#### Aim of the exercise:
Return exactly the lines that run from the beginning through the line containing "const edgeOverhang = 2;", both included, and no others.

#### Material provided:
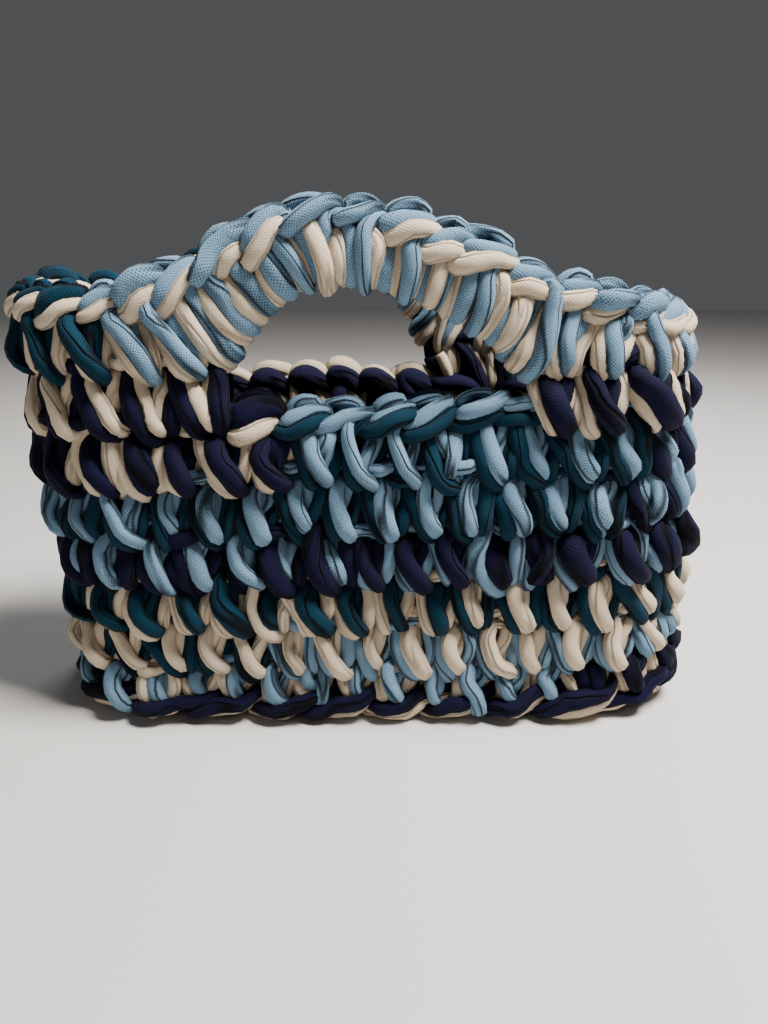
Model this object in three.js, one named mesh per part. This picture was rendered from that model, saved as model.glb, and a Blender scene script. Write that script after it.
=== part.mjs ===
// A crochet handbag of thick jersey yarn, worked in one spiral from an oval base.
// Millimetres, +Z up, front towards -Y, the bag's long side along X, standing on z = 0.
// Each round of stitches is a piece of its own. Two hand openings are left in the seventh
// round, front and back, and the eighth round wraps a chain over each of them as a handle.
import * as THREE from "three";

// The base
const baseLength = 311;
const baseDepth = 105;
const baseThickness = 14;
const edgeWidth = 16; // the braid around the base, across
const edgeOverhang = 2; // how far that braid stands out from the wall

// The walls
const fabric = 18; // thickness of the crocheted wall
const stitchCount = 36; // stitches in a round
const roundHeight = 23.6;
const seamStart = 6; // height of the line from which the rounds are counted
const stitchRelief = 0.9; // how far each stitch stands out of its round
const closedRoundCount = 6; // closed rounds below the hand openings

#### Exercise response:
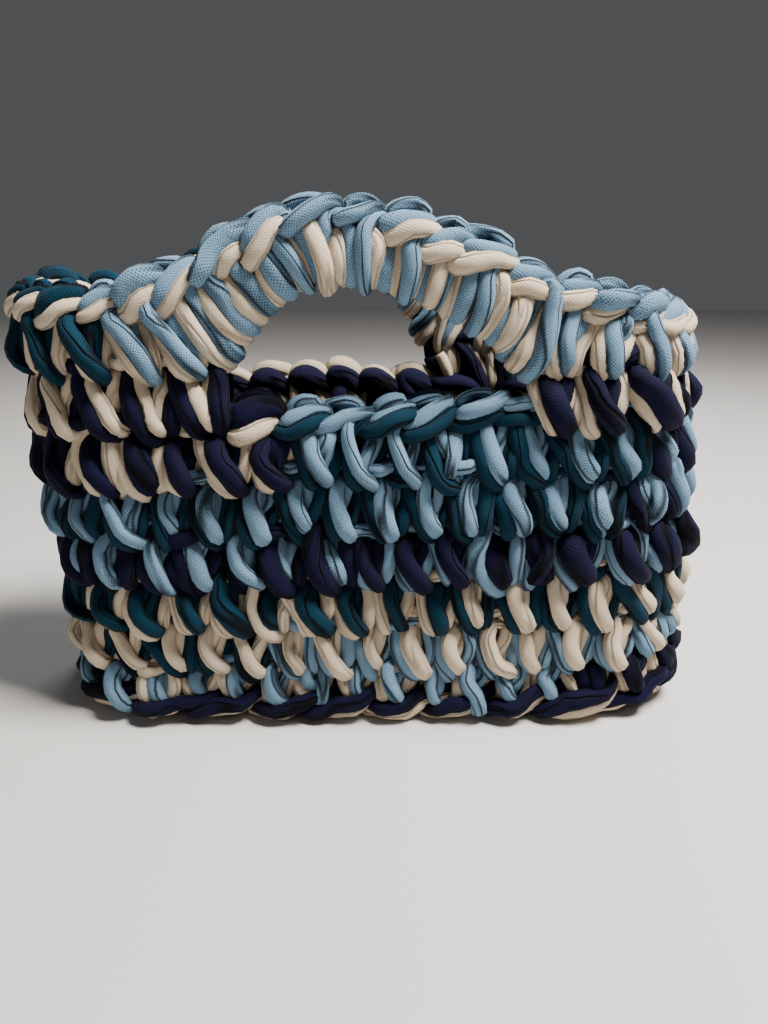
Model this object in three.js, one named mesh per part. This picture was rendered from that model, saved as model.glb, and a Blender scene script. Write that script after it.
=== part.mjs ===
// A crochet handbag of thick jersey yarn, worked in one spiral from an oval base.
// Millimetres, +Z up, front towards -Y, the bag's long side along X, standing on z = 0.
// Each round of stitches is a piece of its own. Two hand openings are left in the seventh
// round, front and back, and the eighth round wraps a chain over each of them as a handle.
import * as THREE from "three";

// The base
const baseLength = 311;
const baseDepth = 105;
const baseThickness = 14;
const edgeWidth = 16; // the braid around the base, across
const edgeOverhang = 2; // how far that braid stands out from the wall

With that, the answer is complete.